While she still shivers in the chilly winters of her adopted
hometown of Scituate, Massachusetts, Claire has become a "beach
read" icon to millions of women of all ages with her subsequent
novels including Life's A Beach, Summer
Blowout and The
Wildwater Walking Club. Beyond that, however, the
author's incredible success story in midlife has inspired thousands
of her fans to look to her as an inspiration for their own long-deferred
dreams.
Reflective of her personal journey, many of Claire's lead characters
are on searches for their own next chapters, often with an entrepreneurial
twist -- travel and cultural coaching and cooking in Seven Year
Switch, buyouts and lavender and clotheslines in The Wildwater
Walking Club, makeup in Summer Blowout and sea glass jewelry
in Life's a Beach. The author's fans are invited to tell personal
stories of their own gear-shifting lives in the "Reinvention"
page of her website, as well as on Facebook and Twitter. As
part of her book tours, Claire also conducts free "Reinvention
Workshops" across the country, which developed out of free
writing seminars she conducted as a way of giving thanks to
her readers. In 2009, The Today Show did a segment on these
events.
"Reinvention
is the story of my life, so I think it just naturally found
its way into my books," she says. "I love sharing
my story, because I think it gives hope to so many women out
there with buried dreams of their own. My advice: Dust them
off and go for it! I have met so many other women coming into
their own at midlife, that now I know I'm not alone. One of
the truest things one of my characters ever said was, 'karma
is a boomerang.' These workshops are my way to thank my readers,
to give back, because without their book-buying support, as
well as their encouragement and inspiration, I wouldn't have
the best midlife career ever. I spend half my life in my PJs
writing at the computer, then I get to shake off that solitude
and meet actual as opposed to fictional people. That rhythm
really helps my writing, and it also reminds me that being an
author isn't all about me, it's just as much about my readers."
In
a world that is increasingly full of gloomy and depressing news,
short attention spans and way too many multi-media distractions,
Claire's success with novels like Must Love Dogs and Seven Year
Switch proves that people still seek lighthearted escapism (as
long as it makes them think) and, perhaps even more surprisingly,
have time to read a several hundred page novel.
"It's
easy to be dismissive of this genre I've tapped into, the so-called
'beach reads,' because the things I write about are not earthshaking,"

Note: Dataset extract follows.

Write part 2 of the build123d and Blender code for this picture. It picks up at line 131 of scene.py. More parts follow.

she says. "But there's plenty of pain and suffering in
the world without me adding to it. If my readers have two weeks
off per year, I want to give them stories that will inspire
them in their own lives, and make them feel better, not worse.
"What
I love most is hearing from readers who tell me that I'm writing
their lives," Claire adds. "I'm proud that my work
celebrates real people with real life issues that are personal
yet universal. In our celebrity-crazed culture, we start to
think regular people don't matter anymore. But we do. Our lives
deserve to be chronicled and celebrated. And while I have a
large midlife audience, my books are multi-generational and
my readership is, too. In this crazy economy, college students
concerned about their career prospects tell me they're inspired
by the entrepreneurial spirit of my characters. I'm constantly
amazed and humbled by the way these stories I tell touch people's
lives."
Had
Claire never put pen to legal pad inside the minivan, her life
would still have been interesting enough to...let's say, become
the story of one of her cherished characters. At the time she
started writing, she was a teacher at an artsy private school
and a consultant at two others, introducing "fun and funky"

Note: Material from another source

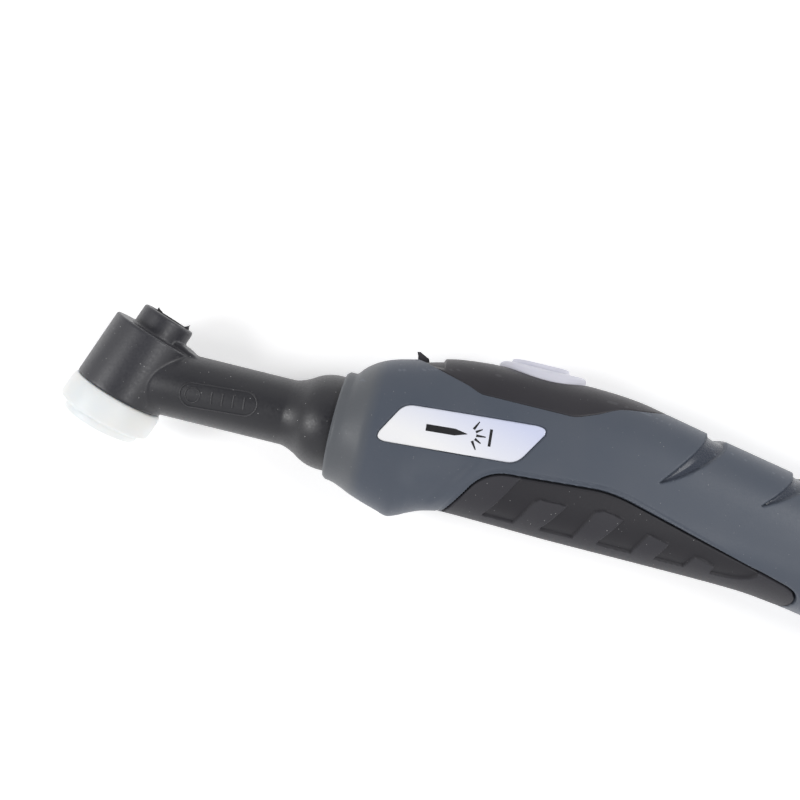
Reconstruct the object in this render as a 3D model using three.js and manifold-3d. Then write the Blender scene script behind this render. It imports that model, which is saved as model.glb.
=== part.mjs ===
// A water-cooled TIG welding torch, lying on its side.
//
// Millimetres. While the torch is built, the origin is where the head's axis crosses the neck's.
// +X runs along the neck from the head to the handle, +Y is the side of the trigger button, and
// Z is measured from the mid-plane where the two handle shells meet. The last lines move the
// whole torch so that the origin is under the middle of it, on the surface it lies on.
import * as THREE from "three";
import { mergeVertices } from "three/addons/utils/BufferGeometryUtils.js";
import Module from "manifold-3d";

const wasm = await Module();
wasm.setup();

// ---------------------------------------------------------------- driving dimensions
const GAP = 0.3; // clearance between pieces that touch
const FINE = 28; // facets round a large turned piece
const COARSE = 14; // facets round a small turned piece

const HEAD_LEAN = 19.3; // degrees that the head's axis leans back from square to the neck
const BARREL_R = 10.5;
const BARREL_FRONT = -5.45; // along the head's axis, which points to the back cap
const BARREL_BACK = 10.65;
const BOSS_R = 6.5;
const BOSS_TOP = 16.1;
const CORE_R = 6.7;
const CORE_FRONT = -9;
const CORE_SHOULDER = 8.7;
const CORE_TOP = 15;
const COLLET_THREAD_R = 4.9;
const CAP_THREAD_R = 4.4;

const GASKET_R = 11;
const GASKET_STEP = -11.7;
const GASKET_FRONT_R = 9;
const GASKET_FRONT = -14;
const GASKET_MOUTH_R = 5.6;

const NECK_R = 7.9;
const NECK_BORE_R = 5.6;
const COLLAR_R = 11.5;
const COLLAR_GROOVE_R = 9.5;
const COLLAR_GROOVE = [60, 63];
const NECK_END = 66;

const NOSE_FRONT = 50.2;
const WALL = 3; // handle shells
const CAVITY_START = 66.3;
const CAVITY_END = 216.5;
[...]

activities like open ocean rowing and rollerblading for middle-schoolers,
and literacy through movement activities for younger students.

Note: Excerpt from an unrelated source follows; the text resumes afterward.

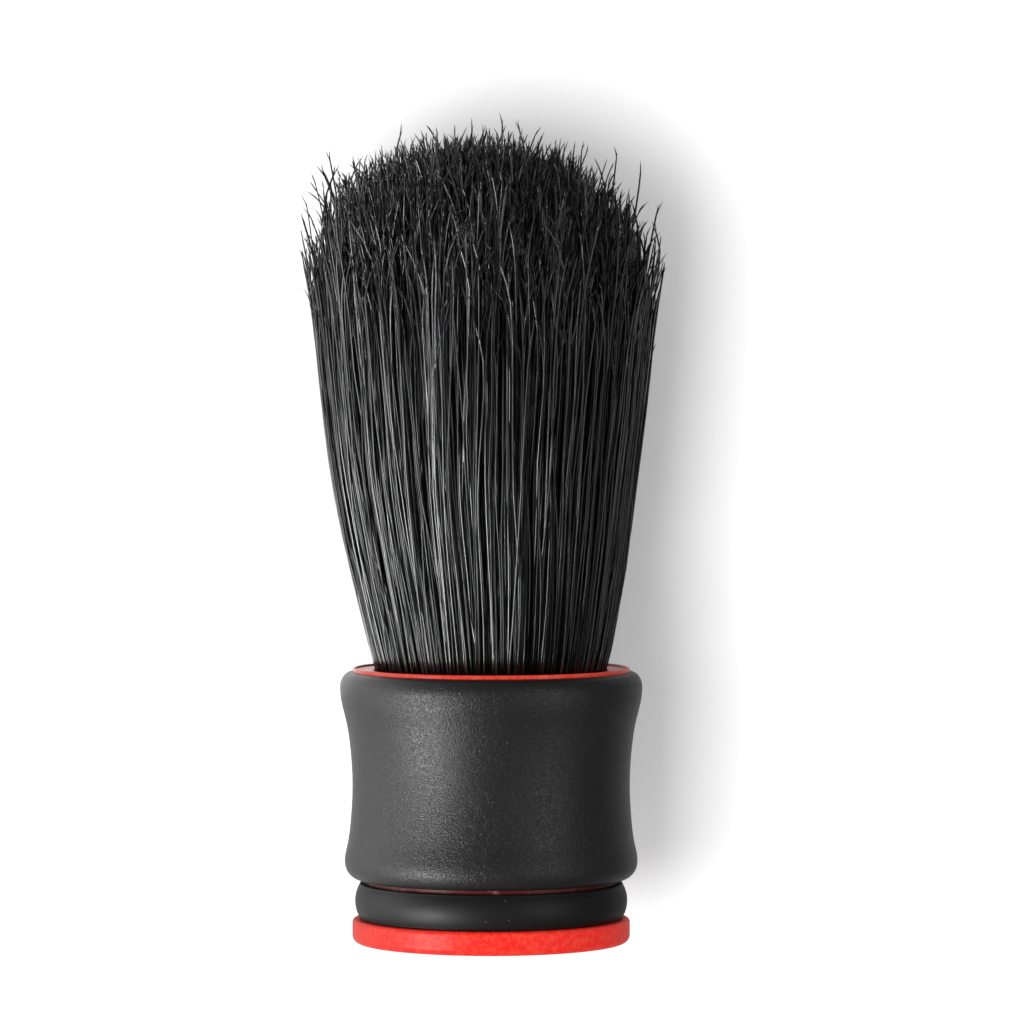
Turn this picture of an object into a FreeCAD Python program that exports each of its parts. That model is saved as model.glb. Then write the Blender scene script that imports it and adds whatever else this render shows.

Her efforts won her school the Massachusetts Governor's Fitness
Award for innovative programming. Even with all that, she felt
she was hiding from what she really wanted to do with her life.
It's
likely entertaining others in a big way was just in Claire's
blood; after all, she is a direct descendent of P.T. Barnum
of Barnum & Bailey circus fame. When she was three, her
mother entered her in a contest to name the Fizzies whale, and
she won in her age group (of course, she admits it's possible
that hers was the only entry in this age group!). At six, she
published her first story on the Little People's Page in the
Sunday paper (about "Hot Dog," the family dachshund,
even though they had a beagle at the time!), and at sixteen
she had her first front page feature in the local weekly. She
majored in film and creative writing in college and, like all
college grads bursting at the seams with ambition untempered
by the reality yet to come, thought she would quickly "go
into labor and a brilliant novel would emerge, fully formed,
like giving birth."
"It
didn't happen," Claire says. "I guess I knew how to
write, but not what to write. Looking back, I can see that I
had to live my life so I'd have something to write about, and
if I could give my younger self some good advice, it would be
not to beat myself up for the next couple of decades. But I
did. At the same time, I pretended I wasn't feeling terrible
about not writing a novel and did a lot of other creative things.
I wrote shoe ads for an in house advertising agency for five
weeks, became continuity director of a local radio station for
a couple of years, taught aerobics and did some choreography,
helped a friend with landscape design, wrote a few freelance
magazine pieces, took some more detours. Eventually, I had two
children and followed them to school as a teacher, where I taught
everything from multicultural games and dance to open ocean
rowing to creative writing.
"Sometimes
in the midst of this wonderful craziness, trying to juggle all
the things that are happening with my latest book and the next
book I'm writing," she adds, "I take a deep breath
and remind myself: this is the career I almost didn't have.
It's easy to get caught up in reviews and sales, but at the
end of the day, it's not all about chasing that superficial
stuff. What's important is becoming a better writer with every
novel and touching the lives of my readers."